Zesdaagse
Weinigen zullen er weet van hebben, maar Groningen staat in een rijtje met illustere wereldsteden als New York, Los Angeles, Buenos Aires, Parijs, Londen, Berlijn, Milaan, Brussel, Amsterdam en Kopenhagen. Wat hebben zij gemeen? Nou, al deze metropolen staan op een lijst die ooit een (wieler)zesdaagse in huis hebben gehad dan wel nog steeds hebben. Groningen schaarde zich in 1970 bij deze 'zesdaagseclub', nadat de bouw van de Martinihal was voltooid. De organisatie was in handen gelegd van Charles Ruys, globetrotter, matchmaker, schrijver van wielerboeken en ook nog eens de broer van Willy Ruys, de acteur die grote bekendheid genoot in de rol van Dikke Deur in tv-serie Pipo de Clown.
Aanvankelijk zou dit wielercircus, een combinatie van sport en amusement, al in 1969 Groningen aandoen, maar dat lukte niet als gevolg van organisatorische (lees: financiële) problemen. Maar in de derde week van februari 1970 kwam het er dan toch van. Toen hadden diverse sponsors meer dan twee ton aan guldens binnengebracht, zodat er een garantie was om het rennersveld à 80.000 gulden te kunnen contracteren en ook nog eens de prijzenpot (40.000 gulden) afdoende kon worden gevuld.
En jawel, Groningen kreeg ook nog eens een primeur in de schoot geworpen. Want voor het eerst vormden zesdaagsekoning Peter Post, die destijds zeer succesvol was met zijn vaste Zwitserse maat Fritz Pfenninger, en de eerste Nederlandse Tourwinnaar Jan Janssen (1968) een koppel. Wat andere organisatoren nog nooit was gelukt, kreeg Ruys met zijn charmante aanpak voor elkaar.
Desondanks kwamen slechts 1100 man/vrouw op de donderdagse openingsavond af. Dat voorspelde weinig goeds, want er moesten minimaal 15.000 kaartjes worden verkocht om quitte te spelen. Henk Borgman, de directeur van de Martinihal, had er wel een verklaring voor: “Dit is typisch Gronings,” probeerde hij de aangeslagen Ruys gerust te stellen, “ze kijken hier eerst de kat uit de boom.”

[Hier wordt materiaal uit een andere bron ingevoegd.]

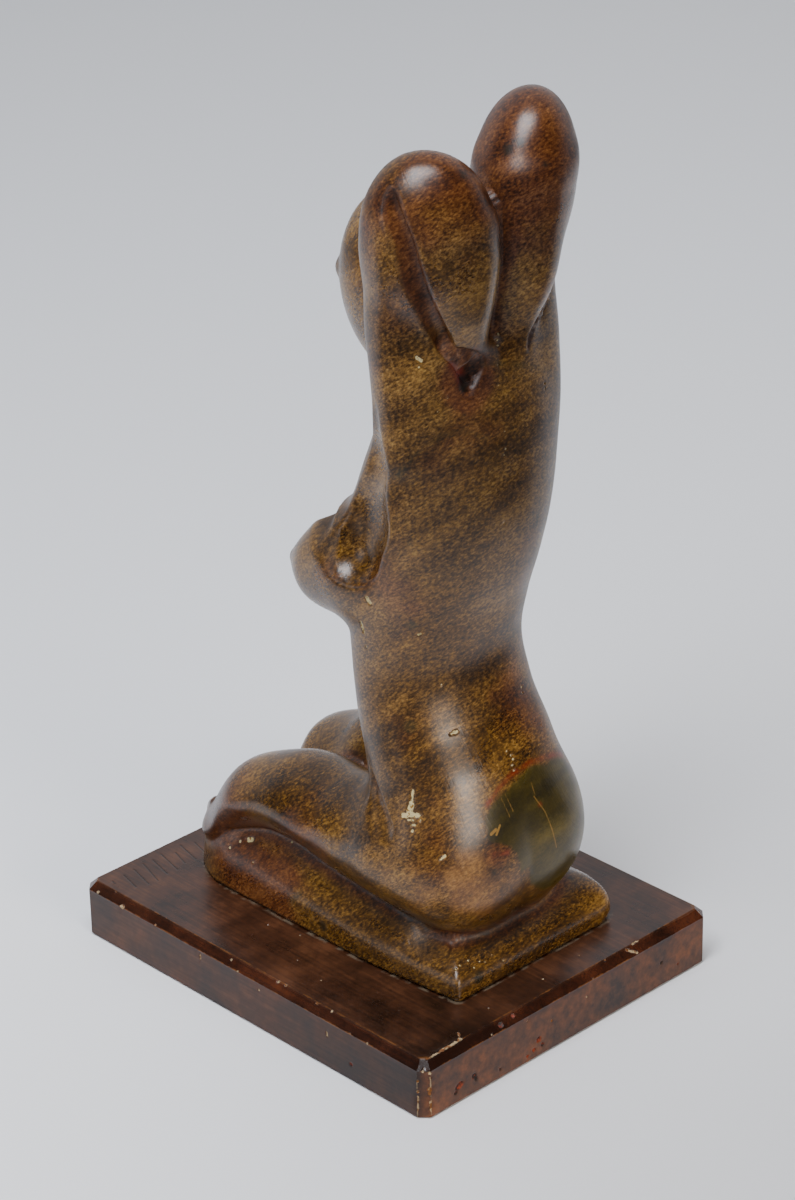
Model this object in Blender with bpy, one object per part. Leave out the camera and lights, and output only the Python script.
# Kneeling female figure carved from one soapstone block, on a separate dark stone plinth.
# Metres, +Z up. The figure faces -Y and her left side is +X. The origin is at the bottom
# centre of the plinth.
import math

import bmesh
import bpy
import numpy as np
from mathutils import Matrix

# Driving dimensions, in metres
FIGURE_HEIGHT = 0.2785        # underside of the figure's own base to the higher elbow
PLINTH_HEIGHT = 0.020
PLINTH_END_MARGIN = 0.0152    # plinth showing in front of and behind the figure's base
PLINTH_SIDE_MARGIN = 0.0258   # plinth showing at each side of it
PLINTH_TOP_BEVEL = 0.0028     # chamfer round the plinth's top edge
PLINTH_CORNER = 0.0030        # chamfer down its four upright corners
SEAT_GAP = 0.0003             # between plinth and figure

# The figure is carved in the units of a model whose higher elbow is at 278.5, with its
# underside at z = 0. Every mass below is a share of that height, and one unit is 1 mm at
# the real size.
ELBOW_TOP = dict(left=270.0, right=278.5)
TO_METRES = FIGURE_HEIGHT / ELBOW_TOP["right"]

# Base: a low slab left under the folded legs
BASE = dict(
    half_width=39.2, half_length=64.8, centre=(-2.0, -1.5),
    edge=8.2,                 # height of its outer ridge
    edge_fall=0.03,           # the ridge sinks by this much per unit toward either end
    edge_level=(-30, 20),     # and is level between these two places
    batter=0.10,              # the sides lean in by this much per unit of height
    corner=4.0, ridge_round=2.2,
    left_lean=0.10,           # her left side runs in toward the back, behind edge_level
    knee_round=34.0, knee_ahead=6.2, right_back_round=14.0,
    run_on=30.0,              # how far a rounding outline passes the edges it leaves alone
    ridge_inset=1.0,
    back_slope=0.88,          # rise of the top from the back edge to the seat
    back_rise=(44, 54),       # where that slope takes over from the one beside the shins
    between_shins=10.0, shin_x=22.0, shin_sink=7.0,
)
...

Borgman had het goed gezien, want in het weekend kwam het publiek massaal opdagen. Op zondag was het aantal de nodige toeschouwers al nagenoeg gehaald, op 400 na. Groningen had niet alleen kennis gemaakt met dit nieuwe sportfenomeen, maar zich er ook helemaal aan overgegeven. Het Nieuwsblad van het Noorden berichtte op maandag dolenthousiast: “De Zesdaagse heeft zich volledig bewezen. Een zaterdagavond waarop de volle tribunes en de hossende menigte op het middenterrein een gigantisch feest aanrichtten, dat tot vijf uur in de ochtend bleef duren. Een ervaren bezoeker liet weten dat er dit seizoen twee zesdaages waren geweest waar de stemming écht geweldig was: in Berlijn en nu in Groningen.”
Ook in sportief opzicht was er bewondering. Columnist Stadjer schreef in dezelfde krant: “Ik heb zelden iemand zo hard zien fietsen om een wasmachine.” Die was beschikbaar gesteld door de firma Electro Service, samen met de Spar, Lich IJs en juwelier Klaas Oosterhof behorend tot de belangrijkste sponsors. De hoofdprijs, traditiegetrouw een auto, was echter – al of niet geregisseerd – voor Peter Post en Jan Janssen. Ze verwezen het Duitse koppel Klaus Bugdahl/Dieter Kemper naar plek twee. De twee daarop volgende edities wonnen deze Duitsers overigens wel.
Na drie zesdaagses was het echter afgelopen met deze fietspret. Financieel kon de zaak niet meer uit. Na één keer had Stad en Ommeland het wel gezien, zo'n zesdaagse. De schuldenlast bleef organisator Ruys nog jarenlang achtervolgen. Na een finale sanering probeerde hij het nog een keer met een Topsportweek, en combinatie van wielrennen, atletiek, zaalvoetbal, boksen, basketbal en tennis. Maar ook deze formule werkte niet. Topsport 79 werd een regelrechte flop, zodat Groningen in 1979 van de zesdaagsekaart verdween.